Ban the Bomblets
30 August, 2007 — AnnFrom the Australian Dateline program, an excellent segment on cluster bombs that aired in April this year, with a focus on Lebanon.
Unexploded Israeli-launched bomblets continue to litter the Lebanese countryside and endanger playing children and farming families, responsible for the maiming and killing of dozens of civilians well after a conflict has formally ended.
The campaign to ban these insidious weapons everywhere is a most important and worthwhile one. The program follows the effort to ban these munitions internationally.
We recall that during last year’s abominable summer war, 90% of Israel’s cluster-bombs were launched just in the last 72 hours of the war, when, significantly, a ceasefire was known to be imminent.
That is, quite apart from their obviously immoral use, launching them made absolutely no military-strategic sense for Israel, either. The millions of cluster bombs from Israel are nothing more than a massive war crime. In the second video clip, Shimon Perez says they were a “mistake”.
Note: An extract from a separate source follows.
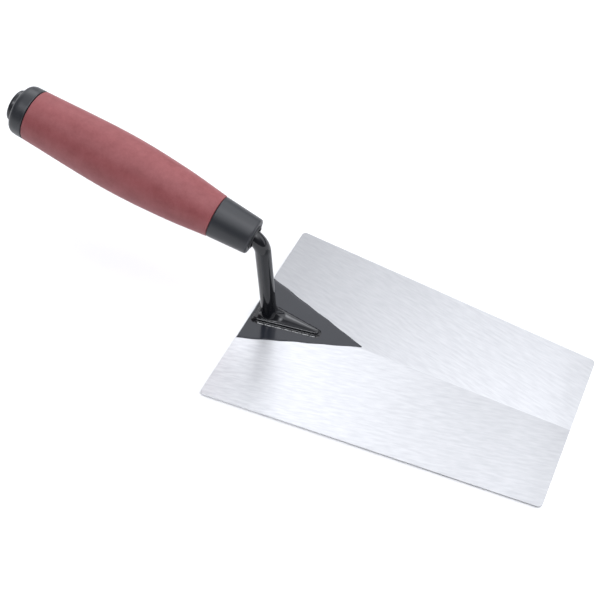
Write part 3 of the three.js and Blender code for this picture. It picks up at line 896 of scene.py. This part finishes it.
def sky():
    """A studio surround: a dim room with a bright wall behind the trowel and soft lamps over it."""
    world = bpy.data.worlds.new("studio")
    bpy.context.scene.world = world
    world.use_nodes = True
    tree = world.node_tree
    direction = add(tree, "ShaderNodeTexCoord").outputs["Generated"]
    _, back, up = add(tree, "ShaderNodeSeparateXYZ", {0: direction}).outputs
    height = math_node(tree, "ARCTAN2", up, back)
    foot = eased(tree, height, *WALL_FOOT, 0.0, 1.0)
    top = eased(tree, height, *WALL_TOP, 1.0, 0.0)
    wall = math_node(tree, "MULTIPLY", foot, top)
    level = stretch(tree, wall, ROOM_LEVEL, WALL_LEVEL)
    for towards, spread, peak in SKY_LAMPS:
        lamp = Vector(towards).normalized()
        both = {0: direction, 1: lamp}
        facing = add(tree, "ShaderNodeVectorMath", both, operation="DOT_PRODUCT").outputs[1]
        angle = math_node(tree, "DIVIDE", math_node(tree, "ARCCOSINE", facing), spread)
        falling = math_node(tree, "MULTIPLY", math_node(tree, "MULTIPLY", angle, angle), -1.0)
        glow = math_node(tree, "MULTIPLY", math_node(tree, "EXPONENT", falling), peak)
        level = math_node(tree, "ADD", level, glow)
    light = add(tree, "ShaderNodeVectorMath", {0: SKY_TINT, "Scale": level}, operation="SCALE").outputs[0]
    # The lamps light the trowel and show in its reflections. The camera sees a plain backdrop.
    seen = add(tree, "ShaderNodeLightPath").outputs["Is Camera Ray"]
    colour = add(tree, "ShaderNodeMixRGB", {"Fac": seen, "Color1": light, "Color2": BACKDROP}).outputs[0]
    tree.links.new(colour, tree.nodes["Background"].inputs["Color"])


def camera():
    """The camera, aimed at the trowel from above its near side."""
    data = bpy.data.cameras.new("camera")
    data.sensor_width = CAMERA_SENSOR
    data.lens = CAMERA_LENS
    data.clip_start = 0.01
    lens = bpy.data.objects.new("camera", data)
    level = math.cos(CAMERA_ELEVATION)
    side, front = math.sin(CAMERA_AZIMUTH) * level, -math.cos(CAMERA_AZIMUTH) * level
    back = Vector((side, front, math.sin(CAMERA_ELEVATION)))
    lens.location = CAMERA_AIM + back * CAMERA_DISTANCE
    turn = (-back).to_track_quat("-Z", "Y")
    lens.rotation_mode = "QUATERNION"
    lens.rotation_quaternion = turn @ Quaternion((0, 0, 1), CAMERA_ROLL)
    bpy.context.scene.collection.objects.link(lens)
    bpy.context.scene.camera = lens


blade_plate()
paint_patch()
tang()
foot_weld()
core()
ferrule()
grip()
cap()
plug()
washer()
nut()
floor()
sky()
camera()
bpy.context.scene.view_settings.view_transform = "Standard"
Yet the Israeli government still refuses to provide international mine clearing teams and the Lebanese government with details of where the cluster bombs were fired, which would facilitate clearing operations.
Video segment intro:
Ten years ago, a committed bunch of international activists received the Nobel Peace Prize for their campaign to have land-mines banned worldwide. As a result of their efforts, close enough to three-quarters of the world has signed up to the ban. Now, these same people have their sights set on cluster bombs. And at the forefront of their effort is an Australian, John Rodsted, who these days pretty much devotes his entire life to ridding the world of these deadly weapons. David Brill recently travelled with Rodsted to southern Lebanon, where people are still dying from the cluster bombs rained down by the Israelis in the last days of that recent war.